History of Samurai and the Bushido Code
Although the name bushido first appeared around 1616, in the scriptures of martial arts school Koyo Gunkan, (written by Samurai Kōsaka Masanobu), the bases of the code were established a lot earlier. The bushido code was codified during the Kamakura period (between 1192 and 1333) when the Minamoto dynasty turned Japan into a military dictatorship, the government leaders and hereditary shun popularised the idea of Samurai, and gave them a privileged status.

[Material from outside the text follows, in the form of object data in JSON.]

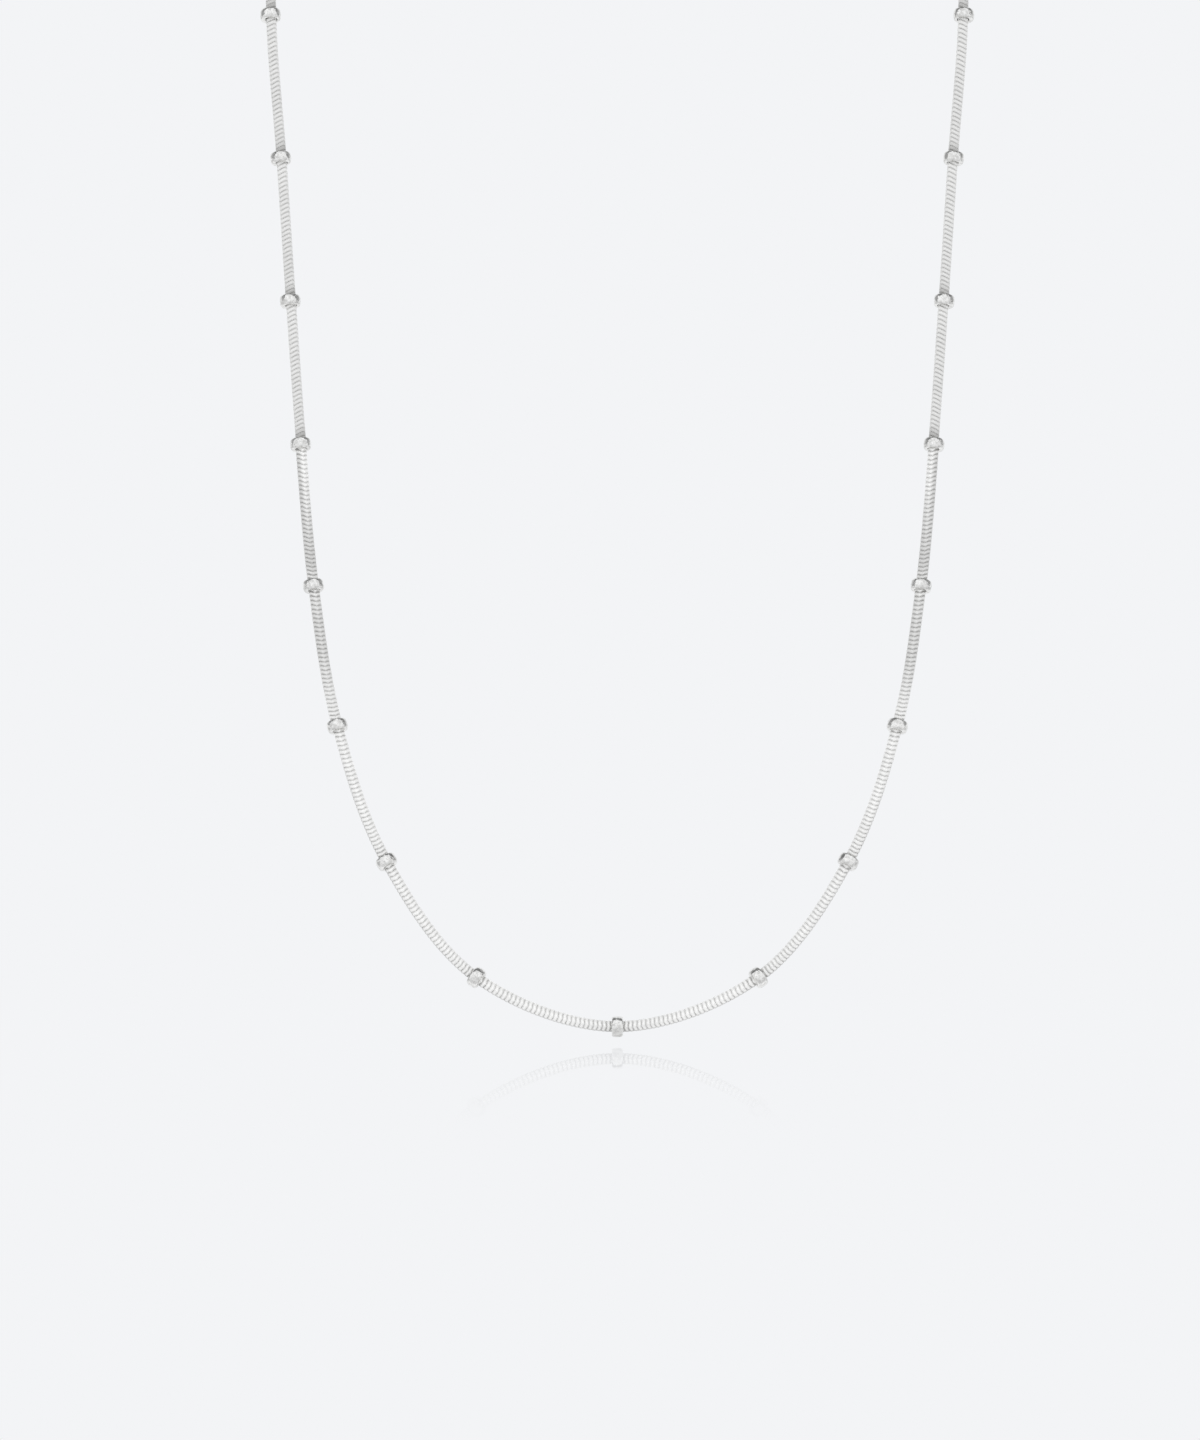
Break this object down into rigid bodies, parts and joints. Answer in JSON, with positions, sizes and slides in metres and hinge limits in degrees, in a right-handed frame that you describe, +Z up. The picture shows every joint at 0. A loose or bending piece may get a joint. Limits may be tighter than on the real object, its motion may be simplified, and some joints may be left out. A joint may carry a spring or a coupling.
{
  "type": "beaded square snake chain necklace",
  "caption": "Silver square snake chain necklace with small rondelle beads threaded at even steps, hanging in a long U and closed at the nape by a plain barrel clasp.",
  "frame": {"origin": "middle of the clasp, at the nape, where the worn or hung necklace is carried", "axes": "+Z up, -Y to the front, where the long U hangs, and +X to the right of someone who looks at the front"},
  "size_m": [0.0858, 0.0778, 0.1698],
  "materials": {
    "chain_silver": "bright polished silver plates with dark seams between them",
    "bead_silver": "mirror polished silver",
    "clasp_silver": "polished silver"
  },
  "bodies": {
    "root": {"chain_left": "chain_silver", "chain_right": "chain_silver", "clasp": "clasp_silver", "bead_bottom": "bead_silver", "bead_left_1": "bead_silver", "bead_left_2": "bead_silver", "bead_left_3": "bead_silver", "bead_left_4": "bead_silver", "bead_left_5": "bead_silver", "bead_left_6": "bead_silver", "bead_left_7": "bead_silver", "bead_left_8": "bead_silver", "bead_left_9": "bead_silver", "bead_left_10": "bead_silver", "bead_left_11": "bead_silver", "bead_left_12": "bead_silver", "bead_right_1": "bead_silver", "bead_right_2": "bead_silver", "bead_right_3": "bead_silver", "bead_right_4": "bead_silver", "bead_right_5": "bead_silver", "bead_right_6": "bead_silver", "bead_right_7": "bead_silver", "bead_right_8": "bead_silver", "bead_right_9": "bead_silver", "bead_right_10": "bead_silver", "bead_right_11": "bead_silver", "bead_right_12": "bead_silver"}
  },
  "joints": []
}
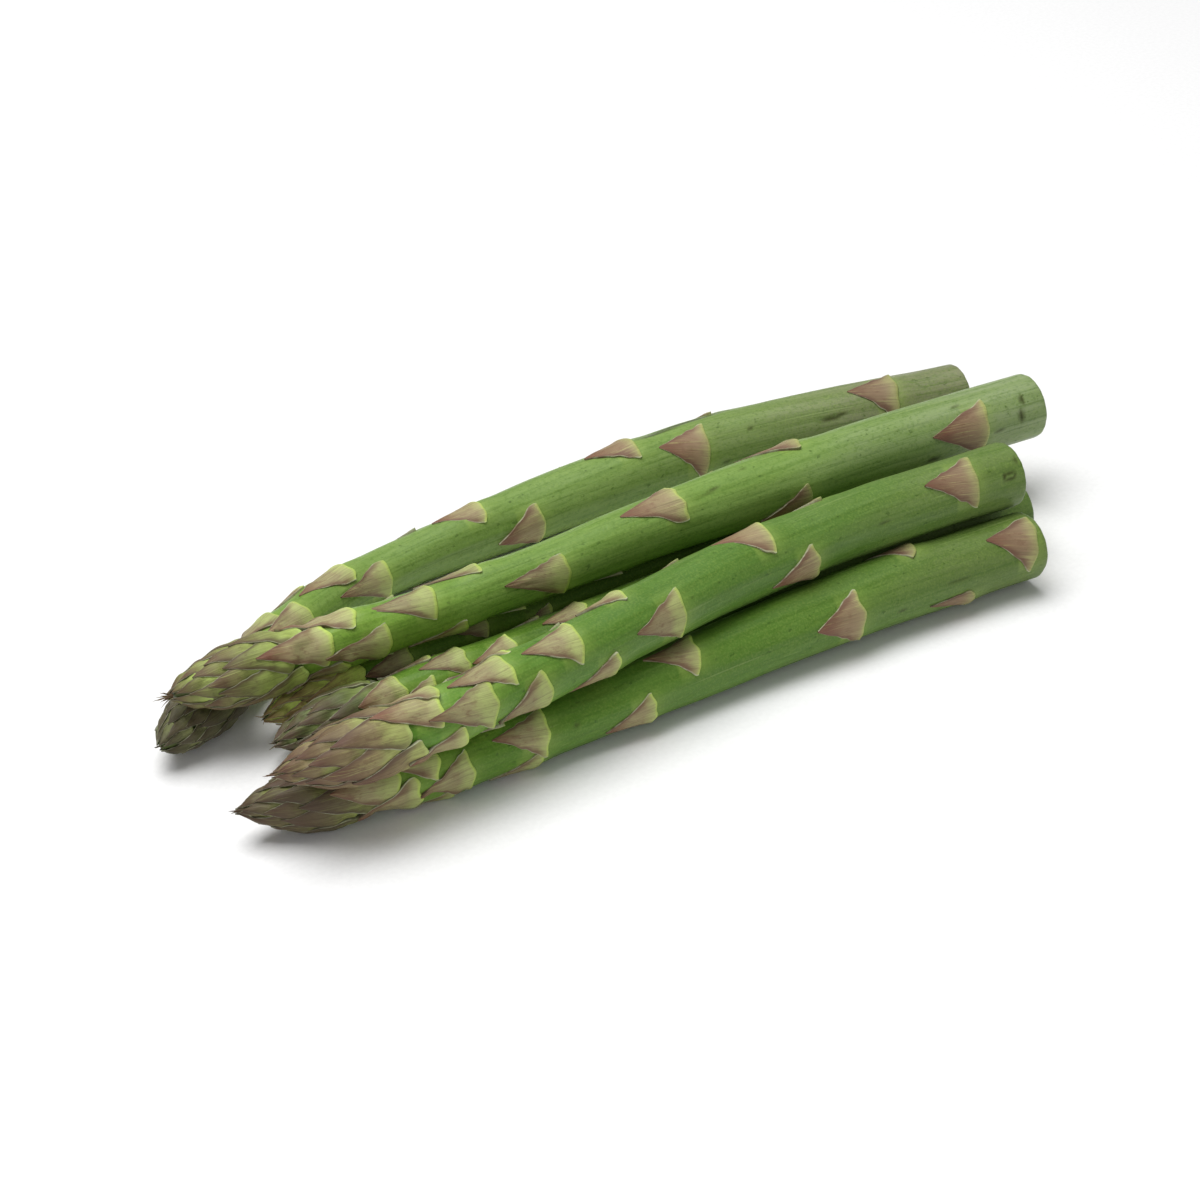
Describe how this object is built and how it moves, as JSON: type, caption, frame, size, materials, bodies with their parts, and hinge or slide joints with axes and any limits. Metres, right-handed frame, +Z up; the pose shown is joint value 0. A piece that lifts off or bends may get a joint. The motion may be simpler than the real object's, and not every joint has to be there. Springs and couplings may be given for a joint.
{
  "type": "bundle of asparagus",
  "caption": "Loose bundle of fresh green asparagus spears lying in a pile, cut ends together at one side and pointed scaly tips at the other, with scale leaves along the stalks.",
  "frame": {"origin": "middle of the pile's footprint, on the surface that it lies on", "axes": "+X along the spears towards the cut ends, +Y across the pile towards the spear that lies apart, +Z up"},
  "size_m": [0.225, 0.0912, 0.0292],
  "materials": {
    "stalk": "satin",
    "scale_leaf": "matte"
  },
  "bodies": {
    "root": {"spear_a_leaf_1": "scale_leaf", "spear_a_leaf_2": "scale_leaf", "spear_a_leaf_3": "scale_leaf", "spear_a_leaf_4": "scale_leaf", "spear_a_leaf_5": "scale_leaf", "spear_a_leaf_6": "scale_leaf", "spear_a_leaf_7": "scale_leaf", "spear_a_leaf_8": "scale_leaf", "spear_a_stalk": "stalk", "spear_b_leaf_1": "scale_leaf", "spear_b_leaf_2": "scale_leaf", "spear_b_leaf_3": "scale_leaf", "spear_b_leaf_4": "scale_leaf", "spear_b_leaf_5": "scale_leaf", "spear_b_leaf_6": "scale_leaf", "spear_b_leaf_7": "scale_leaf", "spear_b_leaf_8": "scale_leaf", "spear_b_stalk": "stalk", "spear_c_leaf_1": "scale_leaf", "spear_c_leaf_2": "scale_leaf", "spear_c_leaf_3": "scale_leaf", "spear_c_leaf_4": "scale_leaf", "spear_c_leaf_5": "scale_leaf", "spear_c_leaf_6": "scale_leaf", "spear_c_stalk": "stalk", "spear_d_leaf_1": "scale_leaf", "spear_d_leaf_2": "scale_leaf", "spear_d_leaf_3": "scale_leaf", "spear_d_leaf_4": "scale_leaf", "spear_d_leaf_5": "scale_leaf", "spear_d_leaf_6": "scale_leaf", "spear_d_leaf_7": "scale_leaf", "spear_d_leaf_8": "scale_leaf", "spear_d_stalk": "stalk", "spear_e_leaf_1": "scale_leaf", "spear_e_leaf_2": "scale_leaf", "spear_e_leaf_3": "scale_leaf", "spear_e_leaf_4": "scale_leaf", "spear_e_leaf_5": "scale_leaf", "spear_e_leaf_6": "scale_leaf", "spear_e_leaf_7": "scale_leaf", "spear_e_stalk": "stalk", "spear_f_leaf_1": "scale_leaf", "spear_f_leaf_2": "scale_leaf", "spear_f_leaf_3": "scale_leaf", "spear_f_leaf_4": "scale_leaf", "spear_f_leaf_5": "scale_leaf", "spear_f_leaf_6": "scale_leaf", "spear_f_leaf_7": "scale_leaf", "spear_f_leaf_8": "scale_leaf", "spear_f_stalk": "stalk", "spear_g_leaf_1": "scale_leaf", "spear_g_leaf_2": "scale_leaf", "spear_g_leaf_3": "scale_leaf", "spear_g_leaf_4": "scale_leaf", "spear_g_leaf_5": "scale_leaf", "spear_g_stalk": "stalk"}
  },
  "joints": []
}
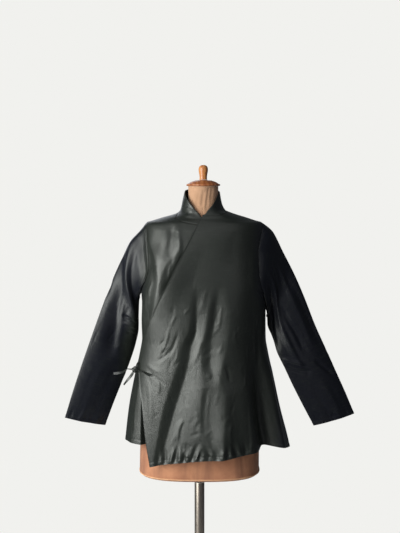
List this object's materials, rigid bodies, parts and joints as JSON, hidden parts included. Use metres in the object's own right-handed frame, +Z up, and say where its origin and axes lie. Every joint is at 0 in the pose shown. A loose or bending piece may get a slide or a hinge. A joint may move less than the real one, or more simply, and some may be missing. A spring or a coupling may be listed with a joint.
{
  "type": "haori wrap jacket on dress form",
  "caption": "Wrap jacket with a stand collar and a side tie, worn on a limbless padded dress form on a pole and round base.",
  "frame": {"origin": "centre of the base's flat underside, on the pole's axis, at floor level", "axes": "+Z up along the pole; the front of the jacket faces -Y; the wearer's right side is towards -X"},
  "size_m": [0.8991, 0.38, 1.544],
  "materials": {
    "taffeta": "dark green-black taffeta with a soft sheen",
    "linen": "aged tan linen stretched over padding",
    "turned_wood": "varnished turned wood",
    "steel": "dull worn steel tube",
    "base_iron": "satin black enamel on cast iron"
  },
  "bodies": {
    "root": {"back": "taffeta", "front_over": "taffeta", "front_under": "taffeta", "sleeve_right": "taffeta", "sleeve_left": "taffeta", "collar": "taffeta", "tie_knot": "taffeta", "tie_over": "taffeta", "tie_front_tail": "taffeta", "tie_side_tail": "taffeta", "tie_low_tail": "taffeta", "form_torso": "linen", "neck_cap": "turned_wood", "finial": "turned_wood", "pole_socket": "steel", "pole": "steel", "base": "base_iron"}
  },
  "joints": []
}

Samurai were the special caste of medieval Japan, that served to the Japanese feudal landholders between the 12th and late 19th century. Their job was to protect their masters by engaging in local battles and put the life of their masters above themselves. In return, they enjoyed many privileges including the permission to carry two swords. Samurai status was hereditary, transferred from father to son. A child of Samurai had to practice different martial arts from an early age, and master the use of many weapons – swords, spears, the bow and arrow, particularly during horse riding. Apart from the weapon and martial arts training, swimming and diving were also an important part of every Samurai education.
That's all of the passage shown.